Question

If the zeros of the polynomial f(x) = $ax^3 + 3bx^2 +3cx + d$ are in AP, prove that $2b^3 - 3abc + a^2d$ = 0

Answer 1

Hint: To solve this problem, one should have theoretical knowledge of cubic equations and the relationship between their coefficients and roots. The formulas that will be used to verify this relationship are-
$$\mathrm\alpha+\mathrm\beta+\mathrm\gamma=\dfrac{-\mathrm b}{\mathrm a}\\\mathrm{\mathrm\alpha\mathrm\beta}+\mathrm{\mathrm\beta\mathrm\gamma}+\mathrm{\mathrm\gamma\mathrm\alpha}=\dfrac{\mathrm c}{\mathrm a}\\\mathrm{\mathrm\alpha\mathrm\beta\mathrm\gamma}=\dfrac{-\mathrm d}{\mathrm a}$$

Complete step-by-step answer:
 Let the roots be k - r, k, k + r.

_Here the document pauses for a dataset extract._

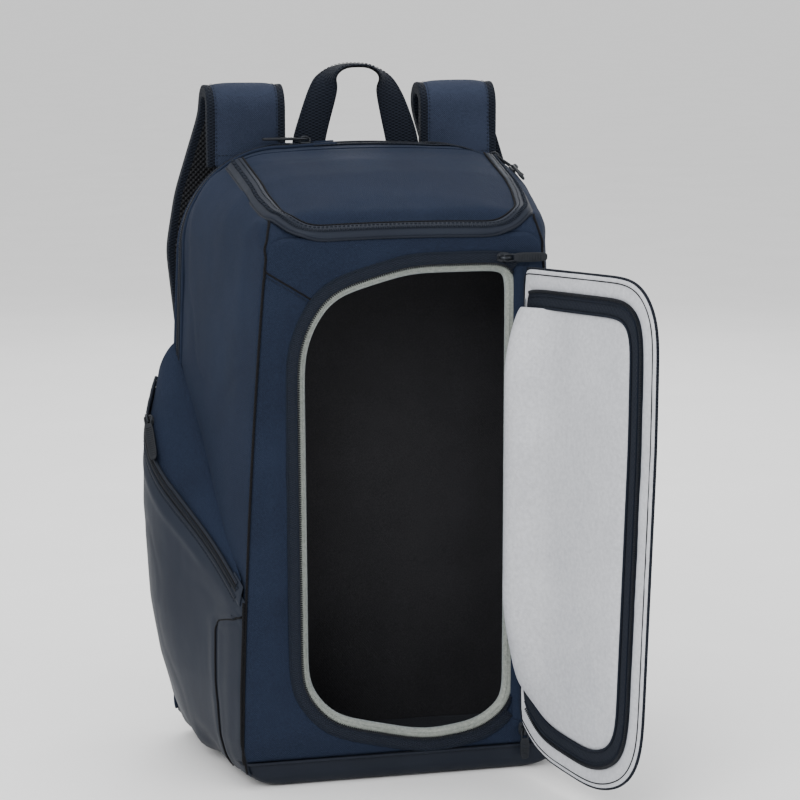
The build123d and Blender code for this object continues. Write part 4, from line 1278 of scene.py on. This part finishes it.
def door_hinge():
    """Strip of cloth that bends between the bag and the door."""
    plan = [(88.6, -88.8), (90.2, -91.6), (92.2, -93.6), (94.0, -95.4), (95.0, -97.0)]
    plan += [tuple(door_at(u, w, 0)[:2]) for u, w in ((2.2, 0.2), (4.5, 0.8), (7.0, 1.2))]
    plan = smooth_curve(plan, 18)
    points = np.array([[[x + 0.25 * fbm(x, y, z, 14, 3.0), y, z] for z in np.linspace(44, 420, 110)] for x,
                       y in plan])
    piece = thick_grid("door_hinge_cloth", points, 1.0, NAVY, offset=0.0)
    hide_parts("door_hinge_tape")
    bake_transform(piece)


door()
door_hinge()


# ------------------------------------------------------------------ handle and straps
def ribbon(path, normals, width, thickness, lift=0.0):
    """Verts and faces of a flat ribbon with rounded edges and a width that may vary."""
    _, side, normal = path_frames(path, normals)
    width = np.broadcast_to(width, len(path))
    shape = np.array([(-1, 0.5), (-0.94, 0.05), (0, -0.0), (0.94, 0.05), (1, 0.5), (0.94, 0.95), (0, 1.03),
                      (-0.94, 0.95)])
    rings = (path[:, None, :] + side[:, None, :] * (shape[None, :, :1] * width[:, None, None] / 2)
             + normal[:, None, :] * (lift + shape[None, :, 1:] * thickness))
    return rings.reshape(-1, 3), tube_faces(*rings.shape[:2])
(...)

By comparing with the f(x), the sum of roots is-
$$\mathrm k-\mathrm r+\mathrm k+\mathrm k+\mathrm r=-\dfrac{3\mathrm b}{\mathrm a}\\3\mathrm k=-\dfrac{3\mathrm b}{\mathrm a}\\\mathrm k=-\dfrac{\mathrm b}{\mathrm a}$$
By comparing with the f(x), the sum of the product of roots is-
$$\mathrm k\left(\mathrm k-\mathrm r\right)+\mathrm k\left(\mathrm k+\mathrm r\right)+\left(\mathrm k-\mathrm r\right)\left(\mathrm k+\mathrm r\right)=\dfrac{\mathrm c}{\mathrm a}\\\mathrm k^2-\mathrm{kr}+\mathrm k^2+\mathrm{kr}+\mathrm k^2-\mathrm r^2=\dfrac{\mathrm c}{\mathrm a}\\3\mathrm k^2-\mathrm r^2=\dfrac{\mathrm c}{\mathrm a}\\\dfrac{3\mathrm b^2}{\mathrm a^2}-\mathrm r^2=\dfrac{\mathrm c}{\mathrm a}\\\mathrm r^2=\dfrac{3\mathrm b^2-\mathrm{ac}}{\mathrm a^2}$$
By comparing with the f(x), the product of roots is-
$$\mathrm k\left(\mathrm k-\mathrm r\right)\left(\mathrm k+\mathrm r\right)=-\dfrac{\mathrm d}{\mathrm a}\\\mathrm k\left(\mathrm k^2-\mathrm r^2\right)=-\dfrac{\mathrm d}{\mathrm a}\\-\dfrac{\mathrm b}{\mathrm a}\left(\dfrac{\mathrm b^2}{\mathrm a^2}+\dfrac{\mathrm{ac}-3\mathrm b^2}{\mathrm a^2}\right)=-\dfrac{\mathrm d}{\mathrm a}\\\dfrac{-2\mathrm b^3+3\mathrm{abc}}{\mathrm a^2}=\mathrm d\\2\mathrm b^3-3\mathrm{abc}+\mathrm a^2\mathrm d=0$$
Hence, proved.
Note: In such types of questions be careful in what we assume the roots. In this question, we assumed the roots as k-r, k and k+r so that d gets cancelled and we get the value of a in the first equation itself. This makes the calculation a lot easier.